Irene strengthened to a Category 3 major hurricane as it churned through the Bahamas yesterday on a path forecast to take it to North Carolina’s Outer Banks and into New England.
The storm, with winds of 115 miles per hour, may cause “devastating damage,” the National Hurricane Center said in an advisory. Evacuations began yesterday on the Outer Banks.
Rain, beach erosion and tidal surge “will be in play from the mid-Atlantic all the way up to New England as the storm progresses,” center director Bill Read warned.
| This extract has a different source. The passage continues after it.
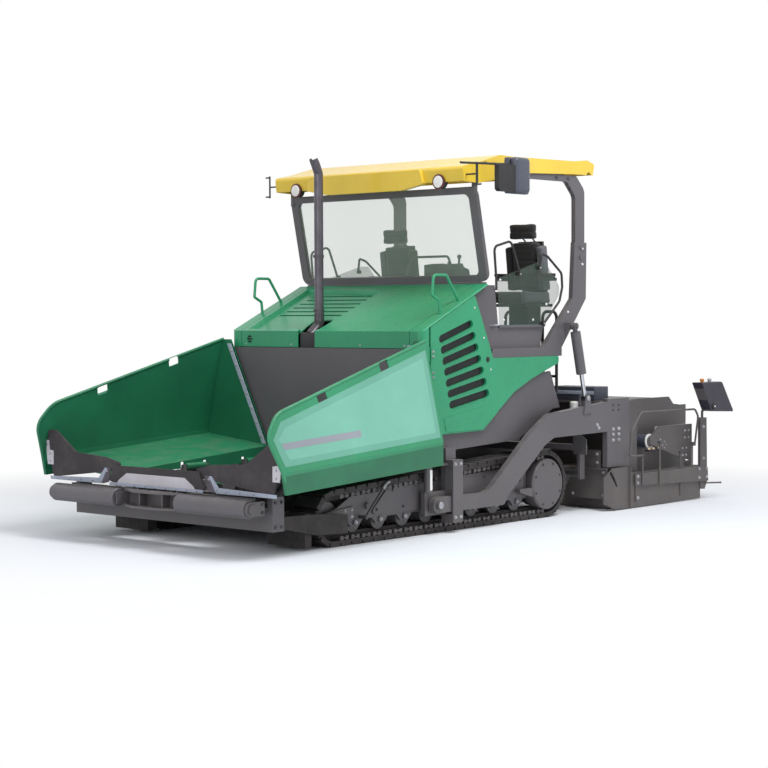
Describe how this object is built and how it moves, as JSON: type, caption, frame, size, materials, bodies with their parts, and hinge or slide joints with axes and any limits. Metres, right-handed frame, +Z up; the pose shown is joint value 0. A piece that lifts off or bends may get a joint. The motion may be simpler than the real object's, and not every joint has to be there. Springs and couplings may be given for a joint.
{
  "type": "tracked asphalt paver",
  "caption": "Tracked asphalt paver: folding material hopper, conveyors and augers, louvred engine housing, roofed operator's stand and a towed extending screed.",
  "frame": {"origin": "on the ground under the middle of the overall box", "axes": "+X forward to the hopper, +Y to the machine's left, +Z up"},
  "size_m": [7.0599, 3.52, 3.6371],
  "materials": {
    "green_paint": "satin green enamel on sheet steel",
    "yellow_paint": "gloss yellow moulded shell",
    "grey_paint": "satin dark grey enamel on steel plate",
    "screed_paint": "brownish grey enamel on steel",
    "dark_paint": "matt black enamel",
    "track_steel": "dark rolled steel",
    "worn_steel": "worn steel",
    "chrome": "polished rod",
    "rubber": "thick conveyor rubber",
    "seat_fabric": "black woven cloth with grey bolsters",
    "glass": "pale green tinted pane"
  },
  "bodies": {
    "tractor": {"auger_case": "grey_paint", "centre_flap": "rubber", "chassis": "grey_paint", "console": "dark_paint", "conveyors": "worn_steel", "cross_members": "grey_paint", "deflectors": "track_steel", "engine": "dark_paint", "exhaust": "dark_paint", "final_drives": "grey_paint", "frame_floor": "grey_paint", "front_beam": "grey_paint", "front_plate": "grey_paint", "handrails": "dark_paint", "ladder": "dark_paint", "levelling_cylinders": "grey_paint", "platform": "grey_paint", "rear_panel_left": "green_paint", "rear_panel_right": "green_paint", "roof": "yellow_paint", "roof_fittings": "dark_paint", "roof_posts": "grey_paint", "seat_cushion_left": "seat_fabric", "seat_cushion_right": "seat_fabric", "seat_frames": "dark_paint", "shoulder_left": "green_paint", "shoulder_right": "green_paint", "side_glass": "glass", "side_panel_left": "grey_paint", "side_panel_right": "grey_paint", "track_frames": "grey_paint", "track_left": "track_steel", "track_right": "track_steel", "windscreen_frame": "dark_paint", "windscreen_glass": "glass", "wing_hinges": "grey_paint"},
    "wing_left": {"wing_left": "green_paint", "wing_flap_left": "rubber"},
    "wing_right": {"wing_right": "green_paint", "wing_flap_right": "rubber"},
    "push_beam": {"push_beam": "grey_paint"},
    "push_roller_left": {"push_roller_left": "worn_steel"},
    "push_roller_right": {"push_roller_right": "worn_steel"},
    "hood": {"hood": "green_paint"},
    "door_left": {"door_left": "green_paint"},
    "door_right": {"door_right": "green_paint"},
    "screed": {"screed": "screed_paint", "tow_arms": "grey_paint"},
    "extension_left": {"extension_left": "screed_paint"},
    "extension_right": {"extension_right": "screed_paint"},
    "auger_left": {"auger_left": "worn_steel"},
    "auger_right": {"auger_right": "worn_steel"},
    "wing_barrel_left": {"wing_barrel_left": "grey_paint"},
    "wing_barrel_right": {"wing_barrel_right": "grey_paint"},
    "wing_rod_left": {"wing_rod_left": "chrome"},
    "wing_rod_right": {"wing_rod_right": "chrome"},
    "lift_barrel_left": {"lift_barrel_left": "grey_paint"},
    "lift_barrel_right": {"lift_barrel_right": "grey_paint"},
    "lift_rod_left": {"lift_rod_left": "chrome"},
    "lift_rod_right": {"lift_rod_right": "chrome"}
  },
  "joints": [
    {"name": "wing_fold_left", "type": "hinge", "parent": "tractor", "child": "wing_left", "pos_m": [2.25, 0.66, 0.62], "axis": [1, 0, 0], "range_deg": [0, 45]},
    {"name": "wing_barrel_swing_left", "type": "hinge", "parent": "tractor", "child": "wing_barrel_left", "pos_m": [2.85, 0.85, 0.4], "axis": [1, 0, 0], "range_deg": [0, 40.76]},
    {"name": "wing_rod_stroke_left", "type": "slide", "parent": "wing_barrel_left", "child": "wing_rod_left", "axis": [0, 0.8555, 0.5178], "range_m": [0, 0.2192]},
    {"name": "wing_fold_right", "type": "hinge", "parent": "tractor", "child": "wing_right", "pos_m": [2.25, -0.66, 0.62], "axis": [-1, 0, 0], "range_deg": [0, 45]},
    {"name": "wing_barrel_swing_right", "type": "hinge", "parent": "tractor", "child": "wing_barrel_right", "pos_m": [2.85, -0.85, 0.4], "axis": [-1, 0, 0], "range_deg": [0, 40.76]},
    {"name": "wing_rod_stroke_right", "type": "slide", "parent": "wing_barrel_right", "child": "wing_rod_right", "axis": [0, -0.8555, 0.5178], "range_m": [0, 0.2192]},
    {"name": "push_beam_swing", "type": "hinge", "parent": "tractor", "child": "push_beam", "pos_m": [3.25, 0, 0.42], "axis": [0, 0, 1], "range_deg": [-4, 4]},
    {"name": "push_roller_spin_left", "type": "hinge", "parent": "push_beam", "child": "push_roller_left", "pos_m": [3.4475, 0.8445, 0.424], "axis": [0, 1, 0], "continuous": true},
    {"name": "push_roller_spin_right", "type": "hinge", "parent": "push_beam", "child": "push_roller_right", "pos_m": [3.4475, -0.8445, 0.424], "axis": [0, 1, 0], "continuous": true},
    {"name": "hood_open", "type": "hinge", "parent": "tractor", "child": "hood", "pos_m": [0.205, 0, 2.318], "axis": [0, -1, 0], "range_deg": [0, 50]},
    {"name": "door_open_left", "type": "hinge", "parent": "tractor", "child": "door_left", "pos_m": [1.07, 1.276, 1.589], "axis": [0, 0, -1], "range_deg": [0, 90]},
    {"name": "door_open_right", "type": "hinge", "parent": "tractor", "child": "door_right", "pos_m": [1.07, -1.276, 1.589], "axis": [0, 0, 1], "range_deg": [0, 90]},
    {"name": "screed_lift", "type": "hinge", "parent": "tractor", "child": "screed", "pos_m": [1.09, 0, 0.28], "axis": [0, 1, 0], "range_deg": [0, 5]},
    {"name": "lift_barrel_swing_left", "type": "hinge", "parent": "tractor", "child": "lift_barrel_left", "pos_m": [-1.11, 1.35, 1.93], "axis": [0, -1, 0], "range_deg": [0, 3.99]},
    {"name": "lift_rod_stroke_left", "type": "slide", "parent": "lift_barrel_left", "child": "lift_rod_left", "axis": [0.2363, 0, 0.9717], "range_m": [0, 0.2183]},
    {"name": "lift_barrel_swing_right", "type": "hinge", "parent": "tractor", "child": "lift_barrel_right", "pos_m": [-1.11, -1.35, 1.93], "axis": [0, -1, 0], "range_deg": [0, 3.99]},
    {"name": "lift_rod_stroke_right", "type": "slide", "parent": "lift_barrel_right", "child": "lift_rod_right", "axis": [0.2363, 0, 0.9717], "range_m": [0, 0.2183]},
    {"name": "extension_slide_left", "type": "slide", "parent": "screed", "child": "extension_left", "axis": [0, 1, 0], "range_m": [0, 1.2]},
    {"name": "auger_spin_left", "type": "hinge", "parent": "tractor", "child": "auger_left", "pos_m": [-1.42, 0.66, 0.4], "axis": [0, 1, 0], "continuous": true},
    {"name": "extension_slide_right", "type": "slide", "parent": "screed", "child": "extension_right", "axis": [0, -1, 0], "range_m": [0, 1.2]},
    {"name": "auger_spin_right", "type": "hinge", "parent": "tractor", "child": "auger_right", "pos_m": [-1.42, -0.66, 0.4], "axis": [0, 1, 0], "continuous": true}
  ],
  "couplings": [
    {"joint": "wing_barrel_swing_left", "follows": "wing_fold_left", "ratio": 0.90473},
    {"joint": "wing_rod_stroke_left", "follows": "wing_fold_left", "m_per_rad": 0.27852},
    {"joint": "wing_barrel_swing_right", "follows": "wing_fold_right", "ratio": 0.90473},
    {"joint": "wing_rod_stroke_right", "follows": "wing_fold_right", "m_per_rad": 0.27852},
    {"joint": "lift_barrel_swing_left", "follows": "screed_lift", "ratio": 0.79414},
    {"joint": "lift_rod_stroke_left", "follows": "screed_lift", "m_per_rad": 2.4955},
    {"joint": "lift_barrel_swing_right", "follows": "screed_lift", "ratio": 0.79414},
    {"joint": "lift_rod_stroke_right", "follows": "screed_lift", "m_per_rad": 2.4955}
  ]
}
Irene, 285 miles southeast of Nassau in the Bahamas, is forecast to pass near the North Carolina coast on Aug. 27 and then strike Long Island and Rhode Island on a path toward Boston early on Sunday, according to the center’s projections.
A Category 2 storm has winds of 96 to 110 mph.
Residents and visitors to Ocracoke Island off the North Carolina coast started to evacuate yesterday, the Charlotte Observer reported. Gov. Bev Perdue urged residents yesterday to have three days of food, water and supplies in case Irene comes ashore there.
In New York, the most populous U.S. city, officials planned to open the emergency operations center in Brooklyn yesterday. Based on National Weather Service data, city officials assume a “strong possibility” the storm “could impact New York City or Long Island directly.”